You can find the riak console output below:

wolfiem@f01:~$ riak console
Attempting to restart script through sudo -H -u riak
Exec: /usr/lib/riak/erts-5.9.1/bin/erlexec -boot /usr/lib/riak/releases/1.2.0/riak             -embedded -config /etc/riak/app.config             -pa /usr/lib/riak/basho-patches             -args_file /etc/riak/vm.args -- console
Root: /usr/lib/riak
Erlang R15B01 (erts-5.9.1) [source] [64-bit] [smp:8:8] [async-threads:64] [kernel-poll:true]

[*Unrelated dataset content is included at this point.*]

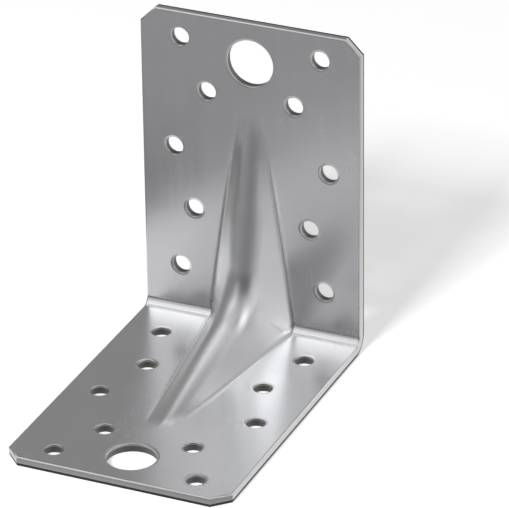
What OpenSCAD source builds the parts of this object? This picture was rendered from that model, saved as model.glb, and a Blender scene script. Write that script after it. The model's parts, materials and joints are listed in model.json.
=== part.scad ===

=INFO REPORT==== 11-Sep-2012::10:44:18 ===
    alarm_handler: {set,{system_memory_high_watermark,[]}}
** /usr/lib/riak/lib/observer-1.1/ebin/etop_txt.beam hides /usr/lib/riak/lib/basho-patches/etop_txt.beam
** Found 1 name clashes in code paths 
10:44:19.099 [info] Application lager started on node '[email protected]'
10:44:19.130 [warning] No ring file available.
10:44:19.158 [error] CRASH REPORT Process <0.164.0> with 0 neighbours exited with reason: eaddrnotavail in gen_server:init_it/6 line 320
/usr/lib/riak/lib/os_mon-2.2.9/priv/bin/memsup: Erlang has closed. 

=INFO REPORT==== 11-Sep-2012::10:44:19 ===
    alarm_handler: {clear,system_memory_high_watermark}
Erlang has closed
                 {"Kernel pid terminated",application_controller,"{application_start_failure,riak_core,{shutdown,{riak_core_app,start,[normal,[]]}}}"}

Crash dump was written to: /var/log/riak/erl_crash.dump
Kernel pid terminated (application_controller) ({application_start_failure,riak_core,{shutdown,{riak_core_app,start,[normal,[]]}}})

Solution 1:

Here: http://smartcloud.blogspot.hu/2013/01/setting-riak-cluster-in-amazon-ec2-just.html it says that the with 0 neighbours exited with reason error is due to an (at least partially) running riak instance, that sits on some port or other resource.

For me, it was an epmd instance that ran, i found it with ps ax |grep riak. After killing it, the problem went away.